— BEGIN —

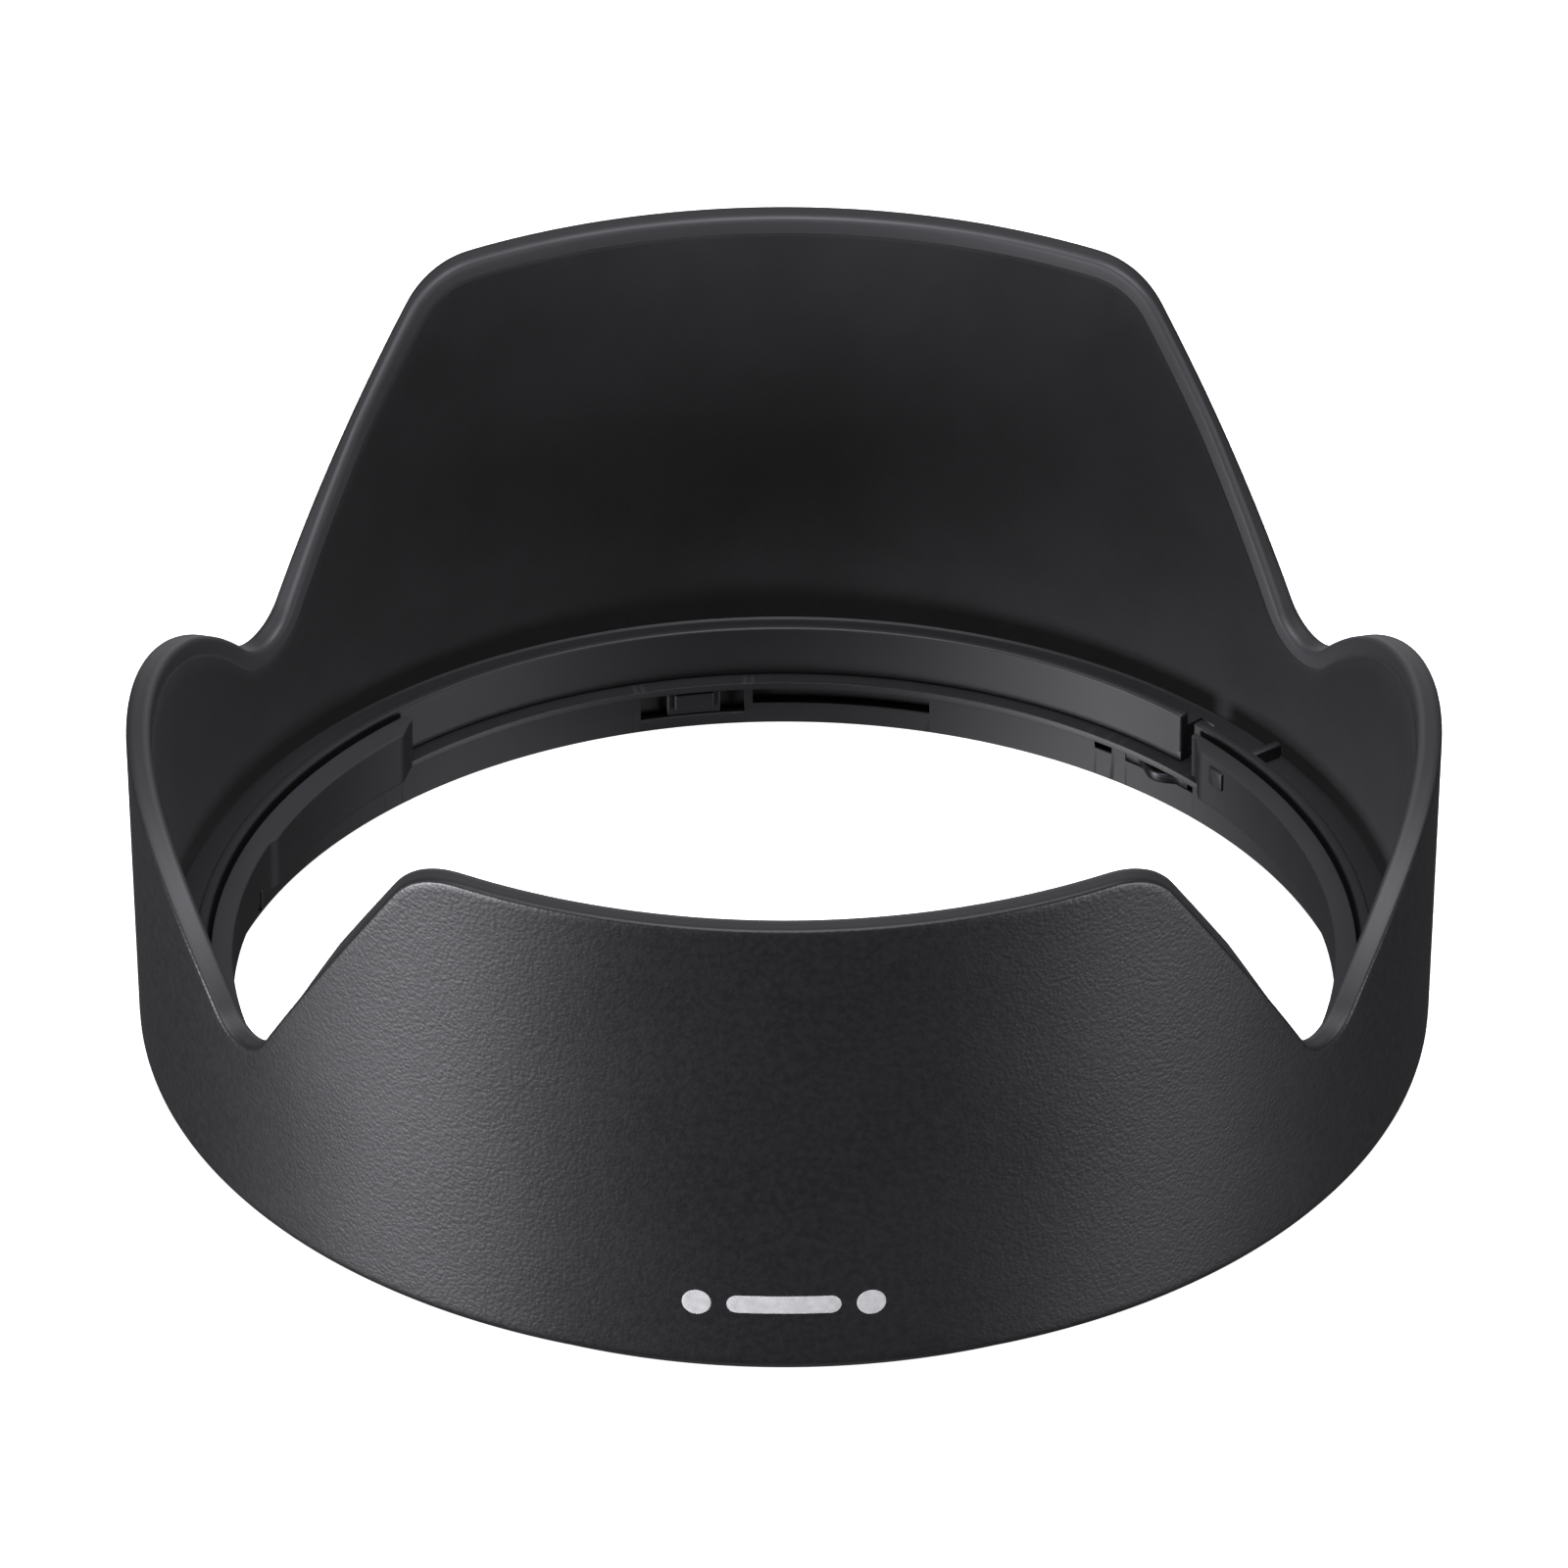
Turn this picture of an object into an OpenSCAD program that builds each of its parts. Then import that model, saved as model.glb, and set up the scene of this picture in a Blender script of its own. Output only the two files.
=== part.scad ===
// Petal lens hood with a twist-on mount: an outer shell with two tall and two short petals,
// a thin light-absorbing lining, a separate bayonet ring, two click springs, the ring's screws
// and a small printed mark.
// The optical axis is Z. The mount face is z = 0 and the tall petals point along +Y and -Y.

/* [Petals] */
// Height of the two tall petals above the mount face
tall_h = 41.15; // [38:0.05:46]
// Height of the two short petals above the mount face
short_h = 27.3; // [25:0.1:29]
// Radius of the arc that the short petals' edge follows
short_arc_r = 33.5; // [32:0.5:36]
// Slope of the tall petals' sides, in degrees
flank_angle = 54.7; // [50:0.1:58]
// Rounding at the foot of each notch
notch_r = 4; // [3:0.5:6]
// Rounding of the tall petals' shoulders
tall_shoulder_r = 6.3; // [3:0.1:8]

/* [Shell] */
// Outer radius at the foot of the wall
foot_r = 46.8; // [46:0.1:49]
// How much the outer radius grows over the wall's height
flare = 1.12; // [0.4:0.01:2]
// Thickness of the shell's wall
wall = 1.8; // [1.4:0.1:2.2]
// Height of the sloping underside between the wall and the mount face
foot_bevel_h = 3.3; // [3:0.1:3.6]

/* [Lining] */
// Thickness of the light-absorbing lining
lining_t = 0.3; // [0.2:0.05:0.5]
// Bare margin between the rim and the lining
lining_margin = 1.3; // [0.6:0.1:3]

/* [Mount] */
// Inner radius of the bayonet ring's lower wall
mount_r = 41.47; // [41.3:0.01:41.6]
// Inner radius of the two long bayonet lugs
lug_r = 40; // [39.8:0.1:40.4]
// Inner radius of the lip over the bayonet groove
lip_r = 40.7; // [40.5:0.1:41]
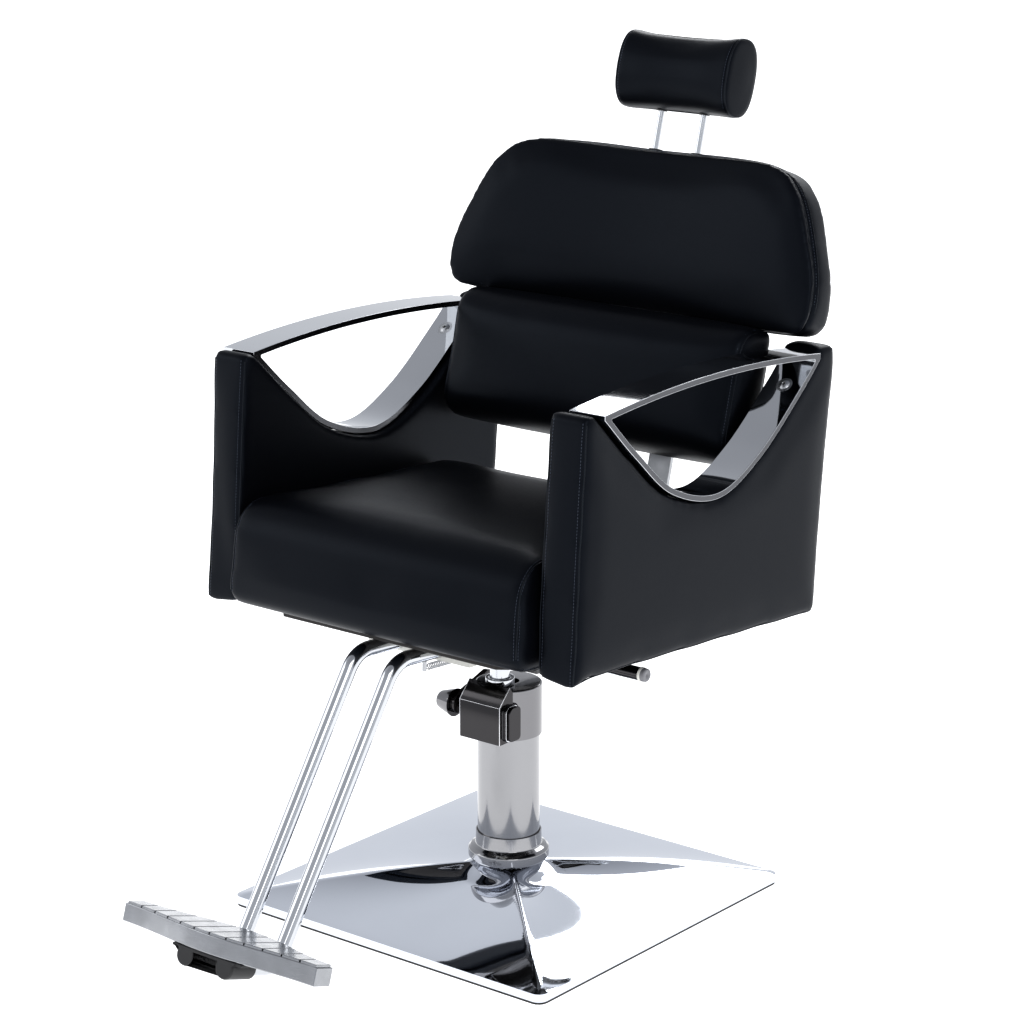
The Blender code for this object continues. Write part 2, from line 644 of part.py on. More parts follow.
def build_back():
    back = empty("recline_hinge", (0, PIVOT_Y, PIVOT_Z), (-BACK_TILT, 0, 0))
    barrel = turned(ring(PIVOT_R + GAP, 0.0140, -0.104, 0.104), sides=24)
    barrel.rotation_euler = (0, pi / 2, 0)
    rest = to_back(*crank_pin())
    lean = degrees(atan2(rest[1], rest[0]))
    for x, way in ((0.0555, 1), (-0.0485, -1)):
        outline = (arc((0, 0), 0.0210, lean + 100, lean + 260, 8) + arc(rest, 0.0110, lean - 80, lean + 80, 6))
        crank = solid(flat([outline, arc((0, 0), 0.0110, 0, 345, 15)], 0.0050, at=x))
        weld(barrel, crank, rod((x, *rest), (x + way * 0.0265, *rest), 0.0050, 16))
    finish(barrel, "recline_crank", DARK_STEEL, back)

    thick = BAR_THICK / 2
    step, low, high = 0.0215, 0.3640, 0.3800
    shape = [(-thick, 0.0143), (thick, 0.0143), (thick, low), (step + thick, high),
             (step + thick, 0.5600), (step - thick, 0.5600), (step - thick, high + 0.003),
             (-thick, low + 0.003)]
    for name, side in sides():
        bar = solid(flat([shape], BAR_WIDTH, at=side * BAR_X))
        finish(bar, "back_bar_" + name, STEEL, back)

    lumbar = box((-LUMBAR_HALF, -0.100, 0.182), (LUMBAR_HALF, -0.0165, 0.372), 0.022)
    finish(lumbar, "lumbar_cushion", LEATHER, back)
    board = box((-LUMBAR_HALF + 0.015, -0.0160, 0.195), (LUMBAR_HALF - 0.015, -0.0050, 0.350))
    finish(board, "lumbar_board", PLYWOOD, back)

    finish(curved_slab(-0.0500, -0.0230), "back_cushion", LEATHER, back)
    board = curved_slab(-0.0225, -0.0120, 0.014)
    finish(board, "back_board", PLYWOOD, back)
    cover = curved_slab(-0.0115, 0.0180)
    for side in (-1, 1):
        x = side * BAR_X
        slot = BAR_WIDTH / 2 + 0.0015
        combine(cover, box((x - slot, 0.0, 0.300), (x + slot, step + thick + 0.0015, 0.5620)))
        bore = rod((side * POST_X, POST_Y, 0.4180), (side * POST_X, POST_Y, 0.6400), 0.0074, 20)
        combine(cover, bore)
    finish(cover, "back_cover", LEATHER, back)
    for name, side in sides():
        sleeve = turned([(0.0095, 0.6105), (0.0095, 0.6070), (0.0070, 0.6070), (0.0070, 0.4200),
                         (POST_R + 0.0004, 0.4200), (POST_R + 0.0004, 0.6105)],
                        location=(side * POST_X, POST_Y, 0), sides=20)
        finish(sleeve, "headrest_sleeve_" + name, PLASTIC, back)
    return back


def crank_pin():
    """Y and Z of the crank pin in the world, with the back upright."""
    lean = CRANK_LEAN - SEAT_TILT
    return (PIVOT_Y + CRANK_ARM * sin(lean), PIVOT_Z - CRANK_ARM * cos(lean))


def build_headrest(back):
    for name, side in sides():
        post = rod((side * POST_X, POST_Y, 0.4900), (side * POST_X, POST_Y, 0.7300), POST_R, 16)
        finish(post, "headrest_post_" + name, CHROME, back)
    pad = box((-0.100, -0.014, 0.667), (0.100, 0.062, 0.776), 0.028)
    for side in (-1, 1):
        x = side * POST_X
        combine(pad, rod((x, POST_Y, 0.640), (x, POST_Y, 0.732), 0.0082, 20))
    finish(pad, "headrest_pad", LEATHER, back)
    for name, side in sides():
        grommet = turned([(0.0078, 0.6770), (0.0078, 0.6655), (POST_R + GAP, 0.6655), (POST_R + GAP, 0.6770)],
                         location=(side * POST_X, POST_Y, 0), sides=20)
        finish(grommet, "headrest_grommet_" + name, PLASTIC, back)


# ---------------------------------------------------------------- recline lever, strut and link
def build_recline(seat):
    y, z = to_seat(*LEVER_AT)
    pin = rod((LEVER_X, y - 0.0165, z), (LEVER_X, y + 0.0165, z), 0.0028, 16)
    finish(pin, "lever_pin", STEEL, seat)

    hinge = empty("lever_hinge", (LEVER_X, y, z))
    hinge.parent = seat
    lever = rod((-0.010, 0, 0), (0.160, 0, 0), 0.0090, 20)
    combine(lever, rod((0, -0.03, 0), (0, 0.03, 0), 0.0031, 16))
    finish(lever, "recline_lever", DARK_STEEL, hinge)
    cap = rod((0.1603, 0, 0), (0.1710, 0, 0), 0.0096, 20, 0.0088)
    finish(cap, "lever_cap", PLASTIC, hinge)

    pin_y, pin_z = to_seat(*crank_pin())
    cylinder = turned([(0, 0.0100), (0.0110, 0.0100), (0.0110, 0.1400), (0.0056, 0.1400),
                       (0.0056, 0.1450), (0.0140, 0.1450), (0.0140, 0), (0, 0)], sides=24)
    cylinder.rotation_euler = (-pi / 2, 0, 0)
    cylinder.location = (STRUT_X, -0.060, pin_z)
    finish(cylinder, "strut_cylinder", DARK_STEEL, seat)
    eye_z = pin_z - PIN_PLAY
    shaft = rod((STRUT_X, 0.0100, pin_z), (STRUT_X, pin_y - 0.0100, pin_z), 0.0050, 16)
    eye = flat([arc((pin_y, eye_z), 0.0120, 0, 345, 23), arc((pin_y, eye_z), 0.0085, 0, 337.5, 15)],
               0.0090, at=STRUT_X)
    finish(weld(shaft, solid(eye)), "strut_rod", CHROME, seat)

    link = empty("link_hinge", (0, pin_y, pin_z))
    link.parent = seat
    reach = pin_y - CROSS_Y
    loop = arc((-reach, 0), 0.0140, 30, 330, 12) + arc((0, 0), 0.0100, -135, 135, 10)
    holes = [arc((-reach, 0), 0.0095, 0, 337.5, 15), arc((0, 0), 0.0053, 0, 337.5, 15)]
    finish(solid(flat([loop, *holes], 0.0050, at=LINK_X)), "footrest_link", STEEL, link)

    route = [(0.128, y + 0.0195, z - 0.006), (0.127, y + 0.0205, -0.046), (0.110, y + 0.018, -0.059),
             (0.087, y + 0.011, -0.063), (0.0745, y + 0.015, -0.0605), (STRUT_X, y + 0.022, pin_z),
             (STRUT_X, -0.0604, pin_z)]
    finish(wire(smooth(route, 3), 0.0025, 2), "release_cable", PLASTIC, seat)


# ---------------------------------------------------------------- footrest
def plate_point(along, down):
    """World Y and Z of a point of the tilted footplate, along towards its front edge."""
    y, z = PLATE_AT
    return (y - along * cos(PLATE_TILT) - down * sin(PLATE_TILT),
            z + along * sin(PLATE_TILT) - down * cos(PLATE_TILT))


def from_seat(y, z):
    """World Y and Z of a point in the tilted frame of the seat."""
    return (y * cos(SEAT_TILT) + z * sin(SEAT_TILT), SEAT_HEIGHT - y * sin(SEAT_TILT) + z * cos(SEAT_TILT))


def tube_path():
    """The footrest tubes' centre line, from under the seat to under the footplate."""
    down = PLATE_THICK + TUBE_R + GAP
    rear = (0, *from_seat(CROSS_Y - TUBE_R - GAP, TUBE_RUN))
    knee = (0, *from_seat(-0.2780, TUBE_RUN))
    heel = (0, *plate_point(-0.0530, down))
    toe = (0, *plate_point(0.0420, down))
    return [rear, *fillet(knee, rear, heel, 0.045), *fillet(heel, knee, toe, 0.030), toe]


def footplate_edge():
    """Outline of the footplate: a boomerang, deepest in the middle and rounded in front."""
    across = [PLATE_HALF * (i / 8 - 1) for i in range(17)]
    swell = [cos(pi * x / (2 * PLATE_HALF)) ** 2 for x in across]
    front = [(x, -0.028 - 0.020 * s) for x, s in zip(across, swell)]
    rear = [(x, 0.003 + 0.037 * s) for x, s in zip(across, swell)]
    return front + rear[::-1]


def build_footrest(seat):
    path = tube_path()
    for name, side in sides():
        points = [(side * TUBE_X, y, z) for _, y, z in path]
        finish(wire(points, TUBE_R, 4), "footrest_tube_" + name, CHROME)

    slide = empty("footrest_slide", (0, 0, 0))
    slide.parent = seat
    cross = rod((LUG_X, CROSS_Y, TUBE_RUN), (0.0455, CROSS_Y, TUBE_RUN), TUBE_R, 24)
    pin_z = to_seat(*crank_pin())[1] - PIN_PLAY
    lug = arc((CROSS_Y, TUBE_RUN), 0.0120, 0, 180, 8) + arc((CROSS_Y, pin_z), 0.0100, 180, 360, 8)
    lug = solid(flat([lug], 0.0050, at=LUG_X))
    pin = rod((LUG_X, CROSS_Y, pin_z), (LINK_X + 0.0060, CROSS_Y, pin_z), 0.0040, 16)
    finish(weld(cross, lug, pin), "footrest_cross_tube", STEEL, slide)

    low = TUBE_RUN - TUBE_R - GAP
    bolt = rod((TUBE_X, SPRING_FRONT, low), (TUBE_X, SPRING_FRONT, low - 0.013), 0.0030, 16)
    finish(bolt, "spring_bolt", STEEL, slide)
    anchor = rod((TUBE_X, SPRING_REAR, -0.0403), (TUBE_X, SPRING_REAR, -0.0500), 0.0025, 16)
    finish(anchor, "spring_anchor", STEEL, seat)
    turns, steps, coil = 12, 8, 0.0035
    first, last = SPRING_FRONT + 0.0075, SPRING_REAR - 0.0070
    height = low - 0.0085
    helix = []
    for i in range(turns * steps + 1):
        angle = 2 * pi * i / steps
        along = first + (last - first) * i / (turns * steps)
        helix.append((TUBE_X + coil * cos(angle), along, height + coil * sin(angle)))
    hooks = [(TUBE_X, SPRING_FRONT + 0.0042, height), *helix, (TUBE_X, SPRING_REAR - 0.0037, height)]
    finish(wire(hooks, 0.0007, 2), "return_spring", STEEL, seat)

    frame = empty("footplate_frame", (0, *PLATE_AT), (-PLATE_TILT, 0, 0))
    plate = solid(flat([footplate_edge()], PLATE_THICK, "XY", -PLATE_THICK / 2))
    finish(plate, "footplate", ALUMINIUM, frame)
    for side in (-1, 1):
        room = solid(wire([(side * TUBE_X, y, z) for _, y, z in path[1:]], TUBE_R + GAP, 4))
        combine(plate, room)

    top, depth, wall = -PLATE_THICK - GAP, -PLATE_THICK - TUBE_R - GAP, 0.0040
    inner, outer = TUBE_R + GAP, TUBE_R + wall
    rise = degrees(atan2(top - wall - depth, (outer ** 2 - (top - wall - depth) ** 2) ** 0.5))
    edge = [(-0.060, top)]
    for x in (-TUBE_X, TUBE_X):
        edge += [(x - inner, top), *arc((x, depth), inner, 180, 360, 10), (x + inner, top)]
    edge += [(0.060, top), (0.060, top - wall)]
    for x in (TUBE_X, -TUBE_X):
        edge += arc((x, depth), outer, rise, -180 - rise, 12)
    edge.append((-0.060, top - wall))
    finish(solid(flat([edge], 0.044, "XZ", -0.022)), "footplate_clamp", PLASTIC, frame)


build_base()
build_pump()
build_pedal()
build_lift()
seat_frame = build_seat()
build_arms()
back_frame = build_back()
build_headrest(back_frame)
build_recline(seat_frame)
build_footrest(seat_frame)
bpy.context.view_layer.update()
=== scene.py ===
"""Looks for a hydraulic barber chair: polished base and pump, black upholstery, open arm loops.

Every piece is built in metres in the chair's own frame: the origin is on the floor on the
pump's axis, the sitter faces -Y and +X is the sitter's left.
"""
from __future__ import annotations

import json
import logging
import math
from dataclasses import dataclass, field
from enum import Enum
from typing import Callable, Iterable, Sequence

import bmesh
import bpy
from mathutils import Matrix, Vector
from mathutils.bvhtree import BVHTree

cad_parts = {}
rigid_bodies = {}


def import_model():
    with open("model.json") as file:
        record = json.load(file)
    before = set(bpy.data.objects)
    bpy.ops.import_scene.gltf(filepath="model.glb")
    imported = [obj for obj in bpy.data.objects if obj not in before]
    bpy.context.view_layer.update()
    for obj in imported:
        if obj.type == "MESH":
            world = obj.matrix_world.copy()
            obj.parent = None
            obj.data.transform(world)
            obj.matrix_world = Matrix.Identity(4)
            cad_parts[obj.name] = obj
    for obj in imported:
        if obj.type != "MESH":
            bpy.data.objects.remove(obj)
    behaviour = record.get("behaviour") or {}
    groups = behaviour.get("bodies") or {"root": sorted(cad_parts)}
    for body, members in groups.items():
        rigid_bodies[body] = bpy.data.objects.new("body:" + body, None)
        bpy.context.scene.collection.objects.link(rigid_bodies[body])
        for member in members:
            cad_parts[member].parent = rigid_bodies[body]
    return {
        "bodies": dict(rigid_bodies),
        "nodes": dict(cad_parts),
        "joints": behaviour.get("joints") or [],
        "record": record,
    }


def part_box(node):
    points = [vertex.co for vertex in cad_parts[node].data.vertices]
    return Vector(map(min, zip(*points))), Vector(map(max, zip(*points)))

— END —

Given task: What is needed is an exact copy of the lines from the start of the listing through the line where "tall_shoulder_r = 6.3; // [3:0.1:8]" sits, please, both end lines included and nothing more.

Answer to the task:
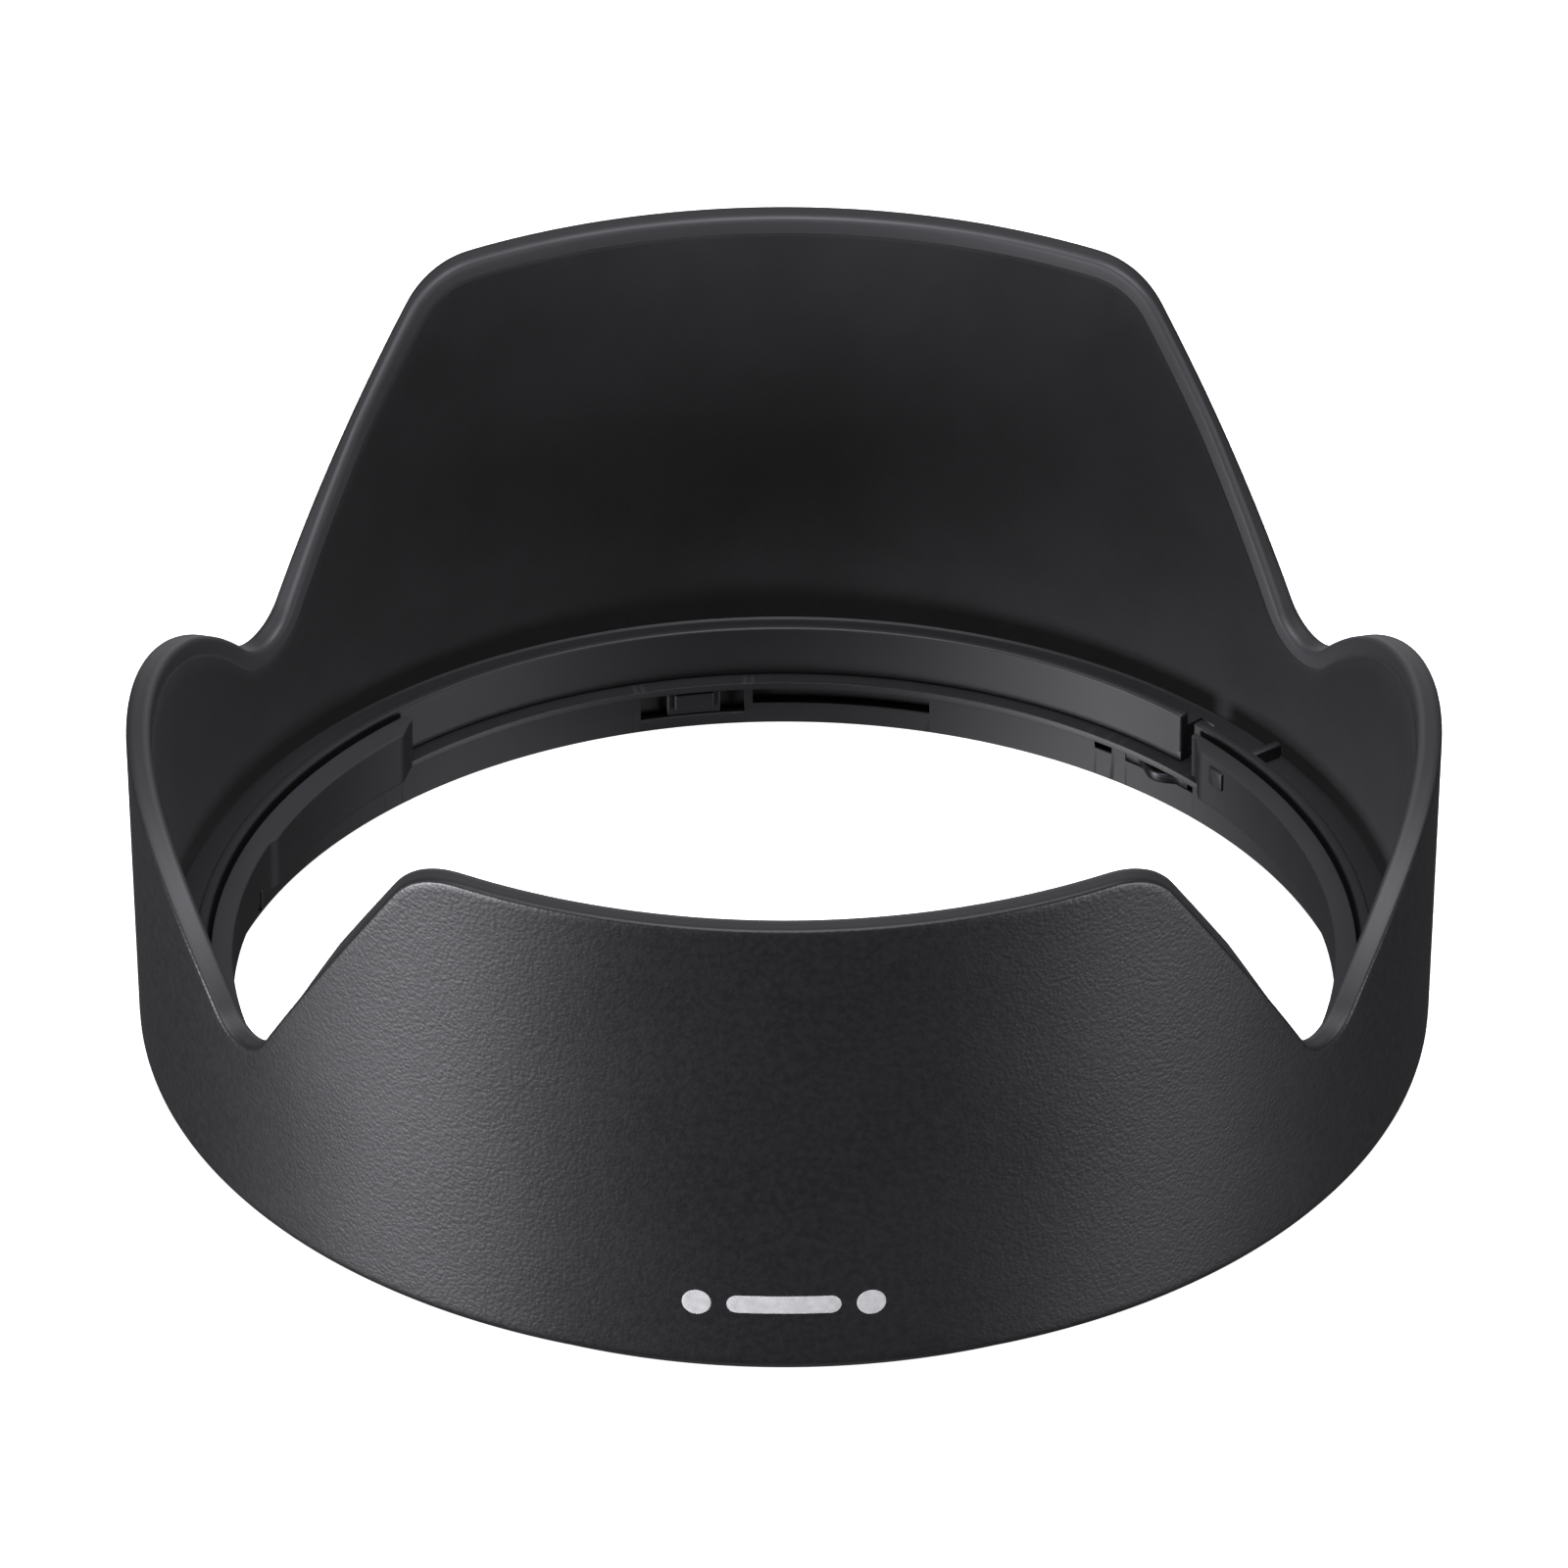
Turn this picture of an object into an OpenSCAD program that builds each of its parts. Then import that model, saved as model.glb, and set up the scene of this picture in a Blender script of its own. Output only the two files.
=== part.scad ===
// Petal lens hood with a twist-on mount: an outer shell with two tall and two short petals,
// a thin light-absorbing lining, a separate bayonet ring, two click springs, the ring's screws
// and a small printed mark.
// The optical axis is Z. The mount face is z = 0 and the tall petals point along +Y and -Y.

/* [Petals] */
// Height of the two tall petals above the mount face
tall_h = 41.15; // [38:0.05:46]
// Height of the two short petals above the mount face
short_h = 27.3; // [25:0.1:29]
// Radius of the arc that the short petals' edge follows
short_arc_r = 33.5; // [32:0.5:36]
// Slope of the tall petals' sides, in degrees
flank_angle = 54.7; // [50:0.1:58]
// Rounding at the foot of each notch
notch_r = 4; // [3:0.5:6]
// Rounding of the tall petals' shoulders
tall_shoulder_r = 6.3; // [3:0.1:8]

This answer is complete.